I also applied the patch to the mysql-6.0-falcon branch, where I've seen similar failures with a new test, falcon_tablespace_priv, on this particular host. 

There, I did not see any of these tests failing even when running them 100 times in a row. When running the falcon suite, falcon_bug_31295 test failed once (after the 10 second timeout), but this is not easily reproducible (it passes most of the time). The latter case is probably just a matter of adjusting the timeout value to accomodate really slow or busy machines.
[22 Aug 2008 21:31] Kevin Lewis
This fix is in version 6.0.7
[28 Aug 2008 20:17] Bugs System
Pushed into 6.0.7-alpha  (revid:cbell@mysql.com-20080822132131-uveo6wiuecy6m2b8) (version source revid:cbell@mysql.com-20080822132131-uveo6wiuecy6m2b8) (pib:3)
[14 Sep 2008 2:09] Bugs System
Pushed into 6.0.6-alpha  (revid:vvaintroub@mysql.com-20080717203845-q5bo9rdpbigm1nat) (version source revid:hakan@mysql.com-20080716160034-sdexuyp3qow7zlc6) (pib:3)
[9 Oct 2008 13:02] Jon Stephens
Documented in the 6.0.7 changelog as follows:

        CREATE TABLESPACE failed when invoked immediately following a
        DROP TABLESPACE statement that used the same tablespace name.
[21 Oct 2008 20:06] Bugs System
A patch for this bug has been committed.

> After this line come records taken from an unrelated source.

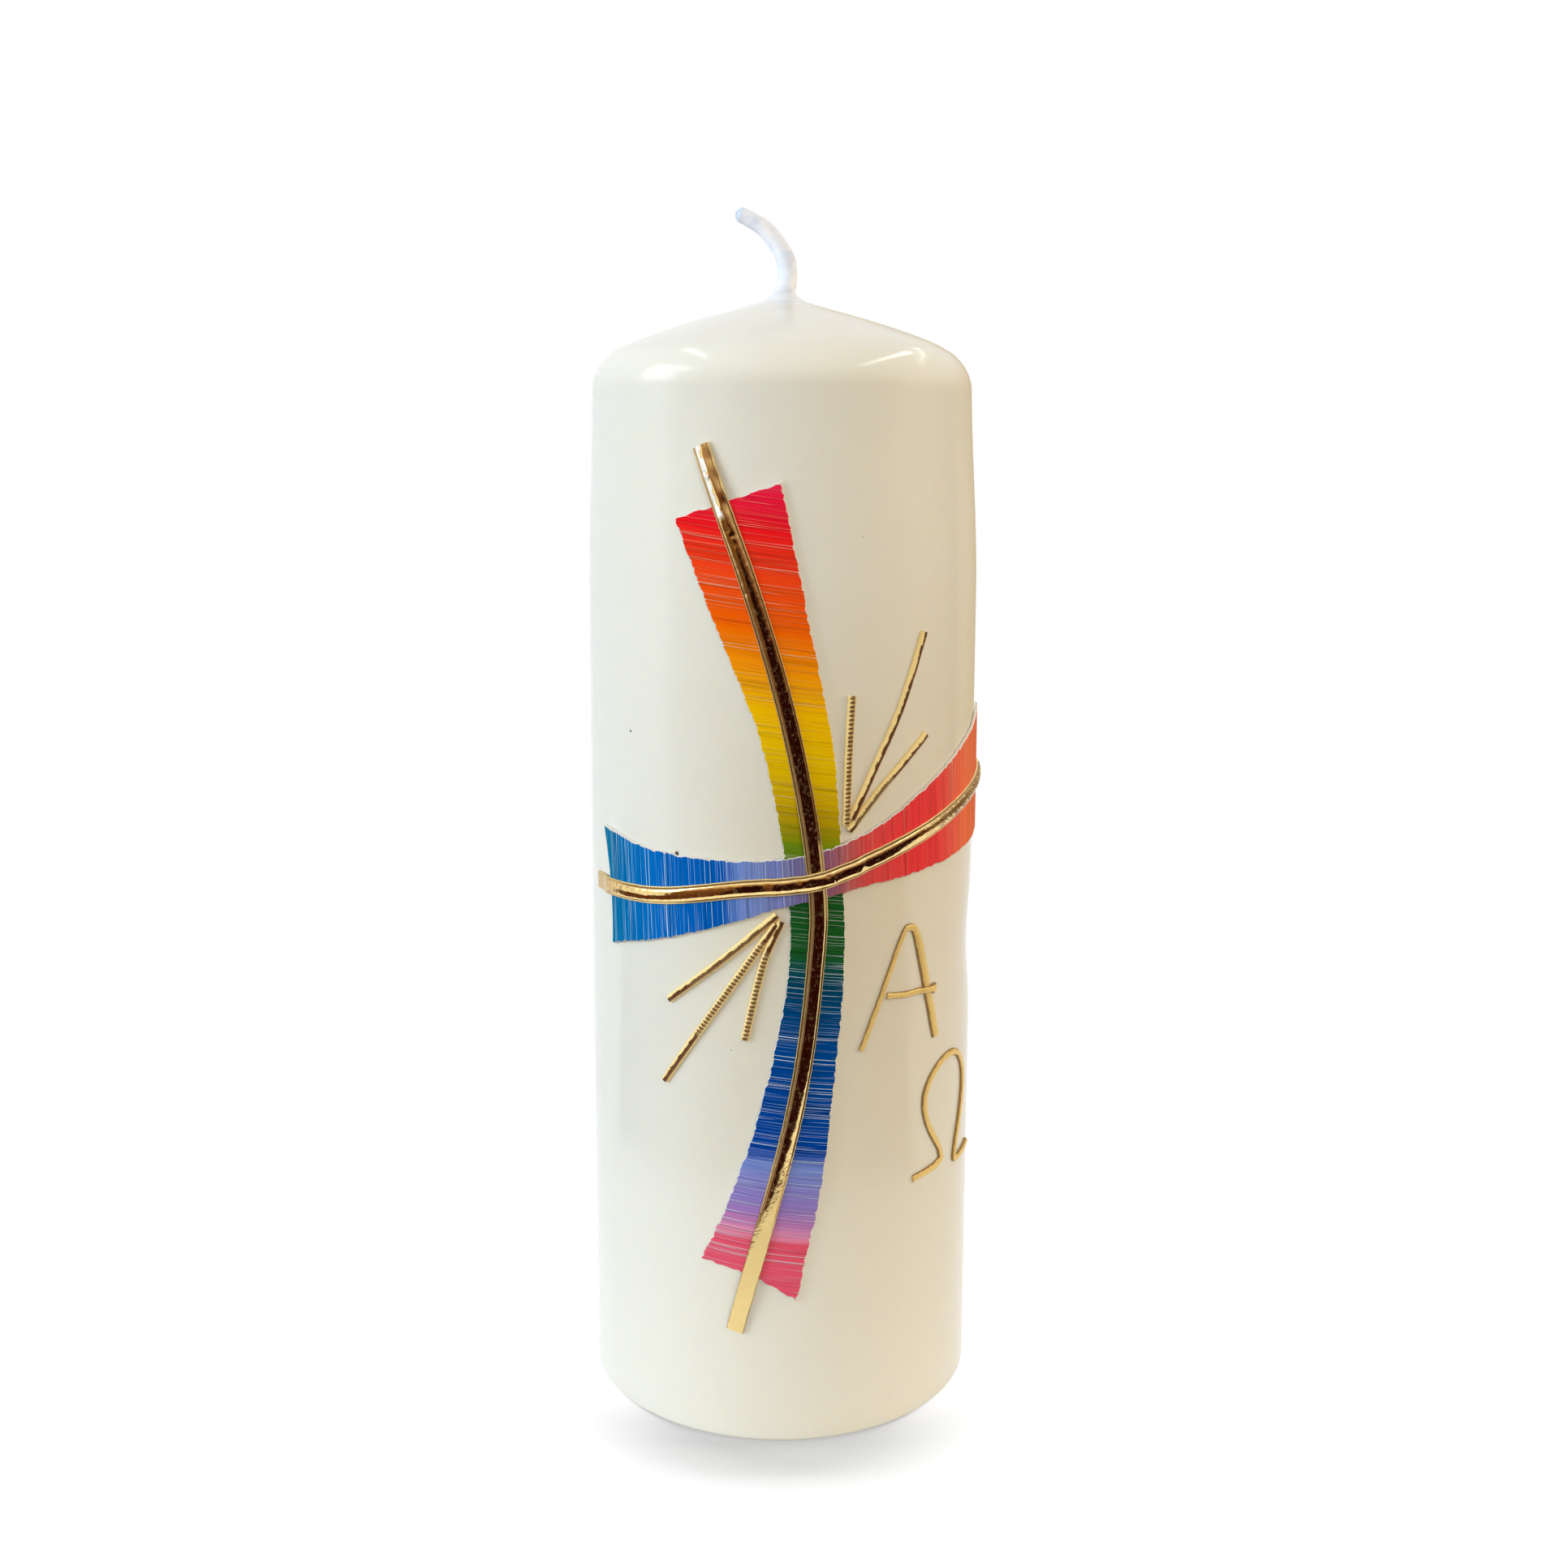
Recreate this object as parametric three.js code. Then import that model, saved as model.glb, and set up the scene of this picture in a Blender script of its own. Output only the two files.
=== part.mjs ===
// Pillar candle decorated with a rainbow cross of wax sheet and gold wax strips.
// Millimetres, +Z up. The origin is the centre of the flat base, on the candle's axis.
// -Y is the front, where the two gold strips cross.
import * as THREE from 'three';
import { mergeVertices } from 'three/addons/utils/BufferGeometryUtils.js';

// Candle body
const candleDiameter = 70;
const shoulderHeight = 186.8;
const coneSlopeDegrees = 18.2;
const shoulderRounding = 12;
const leastRounding = 0.5;
const baseEdgeRounding = 0.8;
const coatThickness = 1.4;
const seamGap = 0.25;
const bodySides = 64;
const coreSides = 48;
const shoulderSteps = 7;
const edgeSteps = 3;

// Wick, and the collar of wax that creeps up it
const wickDiameter = 3.6;
const wickClearance = 0.25;
const wickSides = 10;
const wickBendAzimuthDegrees = 170;
const wickTipRounding = 1.6;
const wickTipFlat = 0.4;
const collarHeight = 1.1;
const collarSpread = 1.8;
const collarSteps = 4;
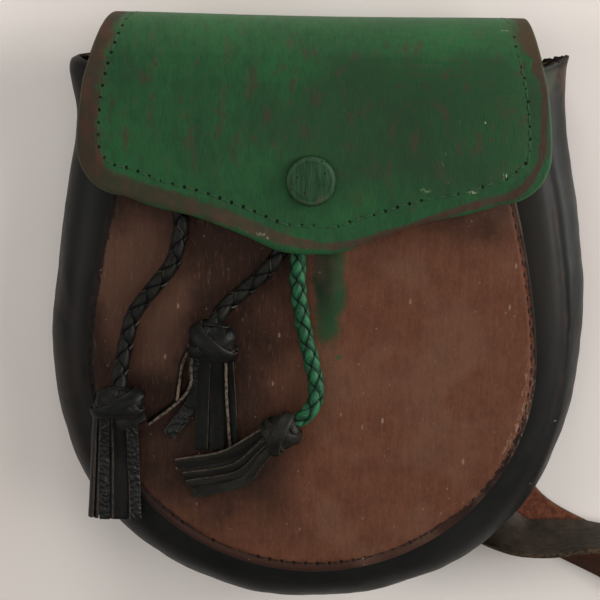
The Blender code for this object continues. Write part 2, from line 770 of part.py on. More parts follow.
def make_strap(collection):
    points, rolls = [], []
    for x, y, lift, roll in smooth_rows(STRAP_ROUTE, STRAP_STEP):
        roll = min(max(roll, -180.0), 0.0)
        turn = radians(roll)
        half_height = abs(sin(turn)) * STRAP_WIDTH / 2 + abs(cos(turn)) * STRAP_THICK / 2
        points.append(Vector((x, y, max(lift, 0.0) + half_height)))
        rolls.append(roll)
    sections = with_directions(points, rolls)
    return ribbon("strap", collection, sections, STRAP_WIDTH, STRAP_THICK, STRAP_LEATHER)


def main():
    clear_scene()
    pouch = new_collection("sporran pouch")
    cutters = new_collection("cutters")
    make_front_panel(pouch, cutters)
    make_back_panel(pouch)
    make_gusset(pouch)
    make_flap(pouch, cutters)
    make_snap_stud(pouch)
    make_snap_base(pouch)
    make_braids(pouch)
    for side in HEADS:
        make_tassel(side, pouch, cutters)
    make_strap(pouch)


main()
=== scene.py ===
"""The looks of a leather sporran pouch that lies on its back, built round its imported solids.

Sizes are in millimetres here and become metres in the meshes. Each sheet of leather is a fine grid of
points that repeats the shape of its solid, and gets its thickness from a Solidify modifier. Grids carry
named values, such as the distance to the cut edge, that the materials read.
"""

from collections import namedtuple
from math import copysign, cos, hypot, pi, radians, sin

import bmesh
import bpy
import numpy as np
from mathutils import Matrix, Vector, noise


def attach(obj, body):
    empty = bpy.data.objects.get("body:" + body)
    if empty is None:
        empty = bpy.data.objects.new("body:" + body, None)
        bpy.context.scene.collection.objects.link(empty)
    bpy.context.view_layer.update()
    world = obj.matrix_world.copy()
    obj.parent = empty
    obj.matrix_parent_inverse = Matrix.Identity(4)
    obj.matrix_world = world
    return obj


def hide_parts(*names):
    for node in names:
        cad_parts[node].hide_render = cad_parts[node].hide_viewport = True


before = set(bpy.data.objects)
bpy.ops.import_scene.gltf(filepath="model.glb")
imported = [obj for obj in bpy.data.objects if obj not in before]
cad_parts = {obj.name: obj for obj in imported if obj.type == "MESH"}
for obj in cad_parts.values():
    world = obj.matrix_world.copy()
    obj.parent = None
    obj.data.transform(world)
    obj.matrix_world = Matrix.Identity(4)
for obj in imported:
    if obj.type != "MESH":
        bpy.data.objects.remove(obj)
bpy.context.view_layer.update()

MM = 0.001
GAP = 0.3  # clearance between pieces that touch
UP = Vector((0, 0, 1))

# Camera, from the photograph's perspective
CAMERA_PLACE = (46.27, 119.36, 788.93)
CAMERA_RIGHT = (0.99741, 0.01741, -0.06976)
CAMERA_UP = (-0.02697, 0.98999, -0.13850)
CAMERA_LENS = 125.0
CAMERA_SENSOR = 36.0
CAMERA_NEAR = 0.01

# Studio: the lamps' name, place, size, power and colour
LAMPS = (
    ("lamp_window", (1250, 400, 400), 560, 16.5, (1.0, 0.99, 0.97)),
    ("lamp_north", (-200, 1500, 900), 700, 7.0, (1.0, 0.98, 0.95)),
    ("lamp_above", (0, -100, 2000), 1200, 5.0, (1.0, 0.98, 0.96)),
    ("lamp_right", (1400, 0, 1300), 900, 9.5, (1.0, 0.98, 0.96)),
    ("lamp_left", (-1400, 100, 1200), 900, 8.0, (1.0, 0.98, 0.96)),
)
WORLD_GREY = (0.24, 0.237, 0.232)
FLOOR_Z = -0.5
FLOOR_REACH = 1800
FLOOR_POINTS = 13

# Leather
PANEL_THICK = 2.5
PANEL_WAVE = 0.12  # half the height of its unevenness
GUSSET_THICK = 1.6
FLAP_THICK = 2.8
FLAP_WAVE = 0.2
STRAP_THICK = 2.5
STRAP_WIDTH = 17.5

# Meshes
CURVE_STEPS = 24  # between two given points of a smooth curve
POINTS_AT_ONCE = 2000  # when distances to a line are measured
WELD_REACH = 0.01
BEVEL_ANGLE = 50.0

# Heights above the table
BACK_Z = STRAP_THICK + GAP
FRONT_Z = 42.5
FRONT_TOP = FRONT_Z + PANEL_THICK
FRONT_DOME = 1.5
DOME_HALF_WIDTH = 82.0
DOME_HALF_HEIGHT = 88.0
SAG_NEAR = 26.0
SAG_FAR = 56.0
STRAP_DIAGONAL = Vector((0.8, 0.6))

# Outlines seen from the front
Outline = namedtuple(
    "Outline", "half_width widest_y bottom_y roundness mouth_half mouth_y taper waist mouth_bow"
)
FRONT_EDGE = Outline(82.0, -8.0, -87.0, 2.0, 60.0, 92.0, 1.65, 0.0, 1.0)
BULGE_EDGE = Outline(98.0, 5.0, -101.0, 2.2, 91.0, 99.5, 1.3, 3.6, 0.0)
BACK_EDGE = Outline(84.0, -2.0, -89.0, 2.0, 79.0, 101.0, 1.6, 0.0, 1.0)
ARCH_SHARE = 0.57
WAIST_AT = 0.8
OUTLINE_STEPS = 320
MOUTH_STEPS = 56
STATIONS = [2 * i / OUTLINE_STEPS - 1 for i in range(OUTLINE_STEPS + 1)]

# Rings of a panel's grid, as distances from its edge where the outline is 85 from the middle
EDGE_RINGS = (0, 0.4, 0.9, 1.5, 2.1, 2.5, 2.8, 3.1, 3.4, 3.8, 4.4, 5.2, 6.3, 7.7, 9.5)
PANEL_REACH = 85.0
PANEL_RING_STEP = 2.3

# Gusset section
SEAM_WIDTH = 7.0
FRONT_SEAM_STEPS = 4
BACK_SEAM_STEPS = 3
GUSSET_MID_Z = 23.5
SHOULDER_STEPS = 26
HEEL_STEPS = 18
BULGE_ROUNDNESS = 2.1
CREASE_DEPTH = 1.7
CREASE_ANGLE = 0.4 * pi / 2
CREASE_SPREAD = 0.11
CREASE_LOW = 0.35
CREASE_HIGH = 0.95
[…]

After review, it may
be pushed to the relevant source trees for release in the next
version. You can access the patch from:

  http://lists.mysql.com/commits/56749

2875 Vladislav Vaintroub	2008-10-21
      Bug#39789: Falcon recovery failure after several CREATE + 
      DROP TABLESPACE
      
      Solved in this patch:
      
      -Drop tablespace in REDO phase removed datafiles without 
      taking into account that some of them should stay after the 
      recovery. In this case, even if metadata for tablespace 
      would be present after recovery, the data is lost together 
      with the file.
      
      Typical scenario for such failed recovery would be something
      like
      
      create tablespace A add datafile 'f' engine falcon;
      drop tablespace A;
      create tablespace B add datafile 'f' engine falcon;
      create table T tablespace B;
      
      Recovery for "drop tablespace A" would delete file used
      by tablespace B and invalidate table T.
      
      Solution for this problem is to calculate whether datafiles 
      should stay after recovery or can be deleted. Calculation done
      in the pass1 of recovery, deletion in the REDO phase.
      
      While fixing this, other smaller problems were fixed
      - failure to recover, when the database crashed after datafile 
      had been created but before header was written.
      - redoCreateTableSpace did not attempt to create tablespaces, 
      but only opened existing ones.
      - fixed a long-standing problem that tablespace file was present
      even after "drop tablespace" successfully completed. This was
      previously worked around in Bug#38186
[30 Oct 2008 13:51] Bugs System
A patch for this bug has been committed. After review, it may
be pushed to the relevant source trees for release in the next
version. You can access the patch from:

  http://lists.mysql.com/commits/57456

2889 Vladislav Vaintroub	2008-10-30
       Fixed a long-standing problem that tablespace file was present even after "drop tablespace" successfully completed. This problem was  previously worked around in Bug#38186.
[30 Oct 2008 14:08] Bugs System
A patch for this bug has been committed. After review, it may
be pushed to the relevant source trees for release in the next
version. You can access the patch from:

  http://lists.mysql.com/commits/57464

2889 Vladislav Vaintroub	2008-10-30
       Fixed a long-standing problem that tablespace file was present even after
      "drop tablespace" successfully completed. This problem was  previously worked 
      around in Bug#38186.
[31 Oct 2008 0:29] Bugs System
A patch for this bug has been committed. After review, it may
be pushed to the relevant source trees for release in the next
version. You can access the patch from:

  http://lists.mysql.com/commits/57515

2892 Vladislav Vaintroub	2008-10-31
       Bug #38186: CREATE TABLESPACE failed when invoked immediately following a
       DROP TABLESPACE statement that used the same tablespace name.
      
       Fixed a long-standing problem that tablespace file was present even after "drop tablespace" successfully 
      completed.  The problem was worked around previously, this patch contains refined solution. 
      Previously, file was closed and deleted when the gopher thread processed dropTableSpace record.
       Now  the file is removed earlier, in the client thread . Gopher thread only closes the file descriptor later. 
      
      This technique ensures that 
      - datafile does not exist after "drop tablespace" is completed
      - file descriptor remains valid as long as it can be used by commited ,  write-incomplete transactions.
      
      On  Windows, removing an open file requires FILE_SHARE_DELETE flag for CreateFile. Also file has to be renamed to 
      a unique name before deletion. This functionality is implemented  in posix-alike winOpen() and winUnlink()  functions
      
      This patch also contains missing test case for Bug#38186.
[20 Nov 2008 12:56] Bugs System
Pushed into 6.0.8-alpha  (revid:vvaintroub@mysql.com-20081031002913-hg55ea1xjrimzx25) (version source revid:vvaintroub@mysql.com-20081031002913-hg55ea1xjrimzx25) (pib:5)